— start of Task inputs —

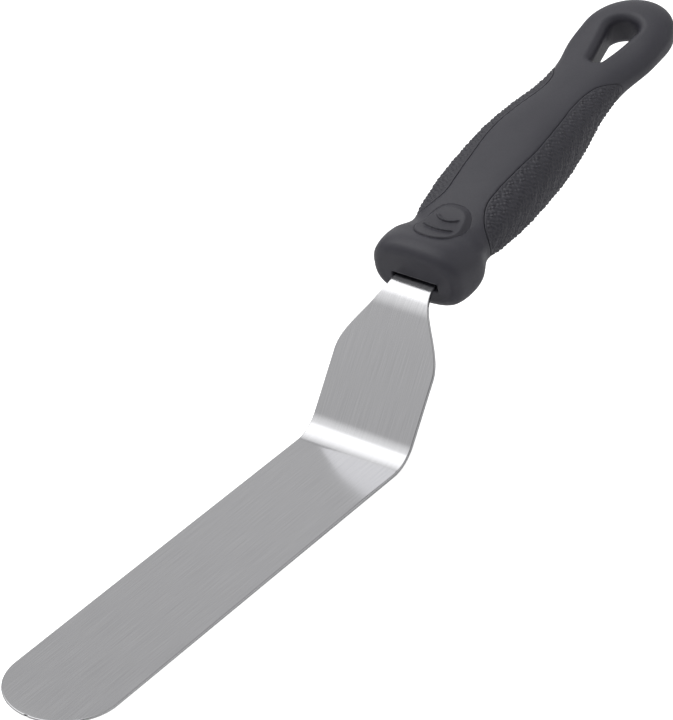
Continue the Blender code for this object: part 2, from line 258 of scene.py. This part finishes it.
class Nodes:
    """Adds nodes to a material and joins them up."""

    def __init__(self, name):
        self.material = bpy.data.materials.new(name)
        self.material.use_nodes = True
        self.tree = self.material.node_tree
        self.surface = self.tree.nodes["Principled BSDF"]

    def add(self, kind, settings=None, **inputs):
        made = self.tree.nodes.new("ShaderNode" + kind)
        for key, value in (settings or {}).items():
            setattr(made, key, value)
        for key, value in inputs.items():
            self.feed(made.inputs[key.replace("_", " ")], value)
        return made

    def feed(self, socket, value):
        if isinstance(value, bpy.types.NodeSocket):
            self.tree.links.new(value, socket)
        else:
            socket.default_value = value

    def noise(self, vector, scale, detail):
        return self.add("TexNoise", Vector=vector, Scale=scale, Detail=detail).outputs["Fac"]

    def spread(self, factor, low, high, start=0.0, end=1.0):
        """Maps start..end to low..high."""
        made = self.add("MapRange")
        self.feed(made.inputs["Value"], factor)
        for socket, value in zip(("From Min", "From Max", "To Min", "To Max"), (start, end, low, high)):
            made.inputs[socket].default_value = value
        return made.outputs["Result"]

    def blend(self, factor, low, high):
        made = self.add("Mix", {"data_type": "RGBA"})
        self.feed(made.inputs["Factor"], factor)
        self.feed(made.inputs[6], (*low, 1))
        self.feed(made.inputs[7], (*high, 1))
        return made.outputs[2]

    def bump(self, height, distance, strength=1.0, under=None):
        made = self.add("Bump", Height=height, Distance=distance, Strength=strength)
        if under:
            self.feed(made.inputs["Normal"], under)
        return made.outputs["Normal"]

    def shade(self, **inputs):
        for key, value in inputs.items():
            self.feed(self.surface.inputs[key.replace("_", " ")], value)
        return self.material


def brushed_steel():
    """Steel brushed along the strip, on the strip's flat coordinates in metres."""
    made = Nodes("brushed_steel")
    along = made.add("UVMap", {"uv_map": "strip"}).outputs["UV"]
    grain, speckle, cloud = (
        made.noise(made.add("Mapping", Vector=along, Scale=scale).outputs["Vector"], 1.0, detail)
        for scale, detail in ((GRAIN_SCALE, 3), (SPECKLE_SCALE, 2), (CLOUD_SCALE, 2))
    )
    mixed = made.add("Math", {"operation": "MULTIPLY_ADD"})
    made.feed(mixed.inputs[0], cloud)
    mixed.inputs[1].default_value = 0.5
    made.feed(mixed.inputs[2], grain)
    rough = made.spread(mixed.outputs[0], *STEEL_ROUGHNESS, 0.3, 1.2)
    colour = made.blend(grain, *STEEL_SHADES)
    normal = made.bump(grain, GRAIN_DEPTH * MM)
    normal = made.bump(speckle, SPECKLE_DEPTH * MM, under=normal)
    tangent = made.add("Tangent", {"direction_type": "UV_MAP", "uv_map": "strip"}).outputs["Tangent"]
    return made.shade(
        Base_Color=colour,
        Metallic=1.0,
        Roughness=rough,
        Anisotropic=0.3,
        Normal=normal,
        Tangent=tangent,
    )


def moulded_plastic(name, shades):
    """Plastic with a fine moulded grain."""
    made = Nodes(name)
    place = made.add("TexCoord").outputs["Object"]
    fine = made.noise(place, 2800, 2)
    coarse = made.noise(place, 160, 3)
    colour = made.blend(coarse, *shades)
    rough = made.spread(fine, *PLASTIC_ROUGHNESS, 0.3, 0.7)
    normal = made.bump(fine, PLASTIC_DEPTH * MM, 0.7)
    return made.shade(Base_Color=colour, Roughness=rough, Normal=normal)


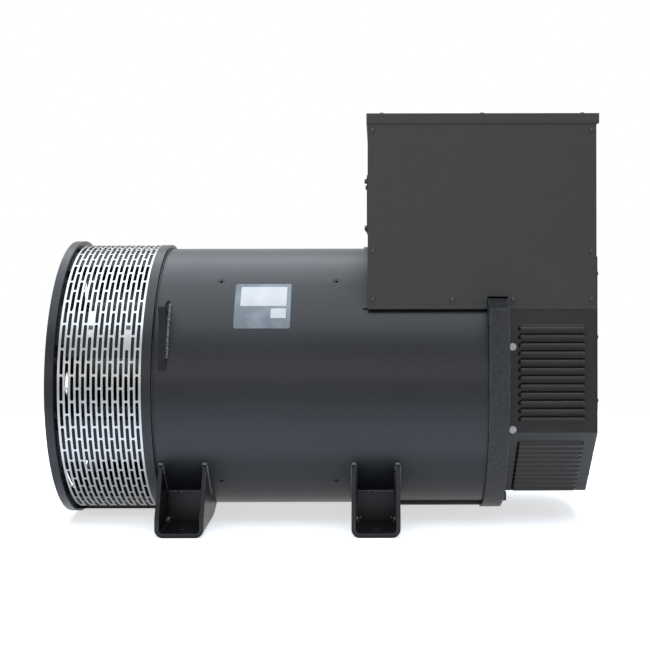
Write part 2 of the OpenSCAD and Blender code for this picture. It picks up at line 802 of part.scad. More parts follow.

— end of Task inputs —

Written task:
Please reproduce the entire listing, exactly as shown.

Completed task:
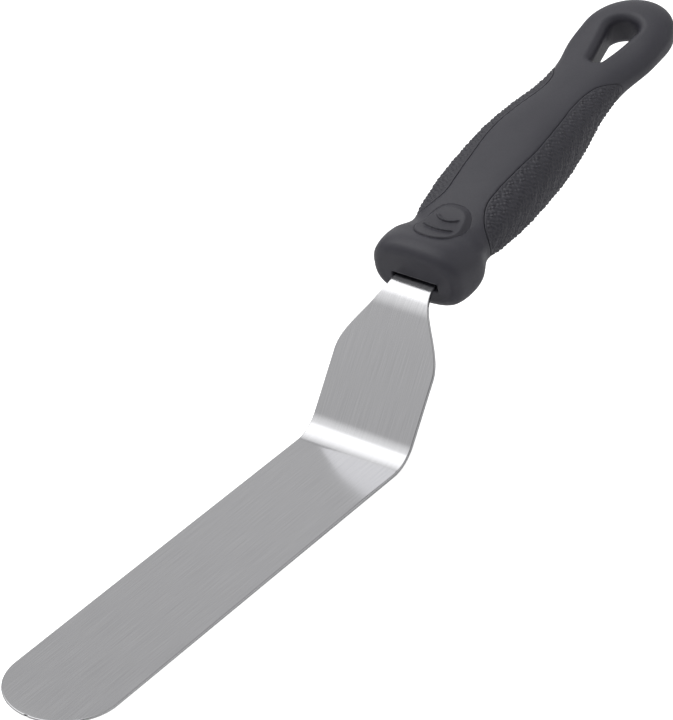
Continue the Blender code for this object: part 2, from line 258 of scene.py. This part finishes it.
class Nodes:
    """Adds nodes to a material and joins them up."""

    def __init__(self, name):
        self.material = bpy.data.materials.new(name)
        self.material.use_nodes = True
        self.tree = self.material.node_tree
        self.surface = self.tree.nodes["Principled BSDF"]

    def add(self, kind, settings=None, **inputs):
        made = self.tree.nodes.new("ShaderNode" + kind)
        for key, value in (settings or {}).items():
            setattr(made, key, value)
        for key, value in inputs.items():
            self.feed(made.inputs[key.replace("_", " ")], value)
        return made

    def feed(self, socket, value):
        if isinstance(value, bpy.types.NodeSocket):
            self.tree.links.new(value, socket)
        else:
            socket.default_value = value

    def noise(self, vector, scale, detail):
        return self.add("TexNoise", Vector=vector, Scale=scale, Detail=detail).outputs["Fac"]

    def spread(self, factor, low, high, start=0.0, end=1.0):
        """Maps start..end to low..high."""
        made = self.add("MapRange")
        self.feed(made.inputs["Value"], factor)
        for socket, value in zip(("From Min", "From Max", "To Min", "To Max"), (start, end, low, high)):
            made.inputs[socket].default_value = value
        return made.outputs["Result"]

    def blend(self, factor, low, high):
        made = self.add("Mix", {"data_type": "RGBA"})
        self.feed(made.inputs["Factor"], factor)
        self.feed(made.inputs[6], (*low, 1))
        self.feed(made.inputs[7], (*high, 1))
        return made.outputs[2]

    def bump(self, height, distance, strength=1.0, under=None):
        made = self.add("Bump", Height=height, Distance=distance, Strength=strength)
        if under:
            self.feed(made.inputs["Normal"], under)
        return made.outputs["Normal"]

    def shade(self, **inputs):
        for key, value in inputs.items():
            self.feed(self.surface.inputs[key.replace("_", " ")], value)
        return self.material


def brushed_steel():
    """Steel brushed along the strip, on the strip's flat coordinates in metres."""
    made = Nodes("brushed_steel")
    along = made.add("UVMap", {"uv_map": "strip"}).outputs["UV"]
    grain, speckle, cloud = (
        made.noise(made.add("Mapping", Vector=along, Scale=scale).outputs["Vector"], 1.0, detail)
        for scale, detail in ((GRAIN_SCALE, 3), (SPECKLE_SCALE, 2), (CLOUD_SCALE, 2))
    )
    mixed = made.add("Math", {"operation": "MULTIPLY_ADD"})
    made.feed(mixed.inputs[0], cloud)
    mixed.inputs[1].default_value = 0.5
    made.feed(mixed.inputs[2], grain)
    rough = made.spread(mixed.outputs[0], *STEEL_ROUGHNESS, 0.3, 1.2)
    colour = made.blend(grain, *STEEL_SHADES)
    normal = made.bump(grain, GRAIN_DEPTH * MM)
    normal = made.bump(speckle, SPECKLE_DEPTH * MM, under=normal)
    tangent = made.add("Tangent", {"direction_type": "UV_MAP", "uv_map": "strip"}).outputs["Tangent"]
    return made.shade(
        Base_Color=colour,
        Metallic=1.0,
        Roughness=rough,
        Anisotropic=0.3,
        Normal=normal,
        Tangent=tangent,
    )


def moulded_plastic(name, shades):
    """Plastic with a fine moulded grain."""
    made = Nodes(name)
    place = made.add("TexCoord").outputs["Object"]
    fine = made.noise(place, 2800, 2)
    coarse = made.noise(place, 160, 3)
    colour = made.blend(coarse, *shades)
    rough = made.spread(fine, *PLASTIC_ROUGHNESS, 0.3, 0.7)
    normal = made.bump(fine, PLASTIC_DEPTH * MM, 0.7)
    return made.shade(Base_Color=colour, Roughness=rough, Normal=normal)


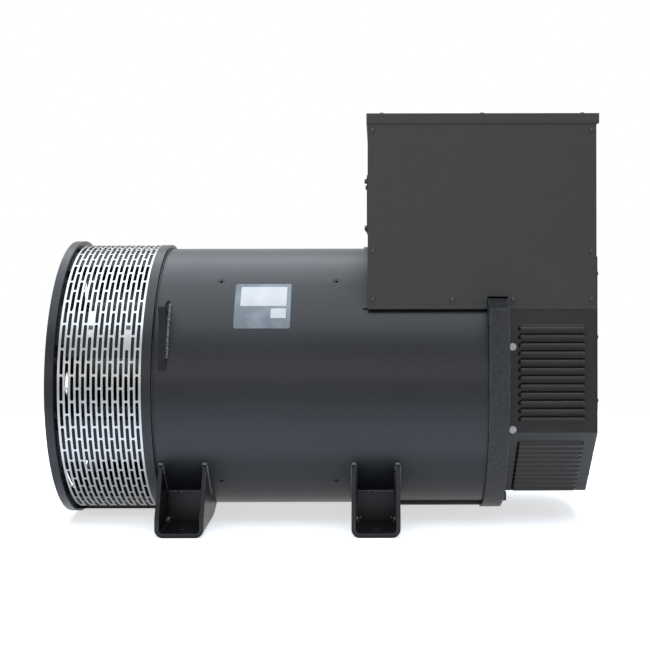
Write part 2 of the OpenSCAD and Blender code for this picture. It picks up at line 802 of part.scad. More parts follow.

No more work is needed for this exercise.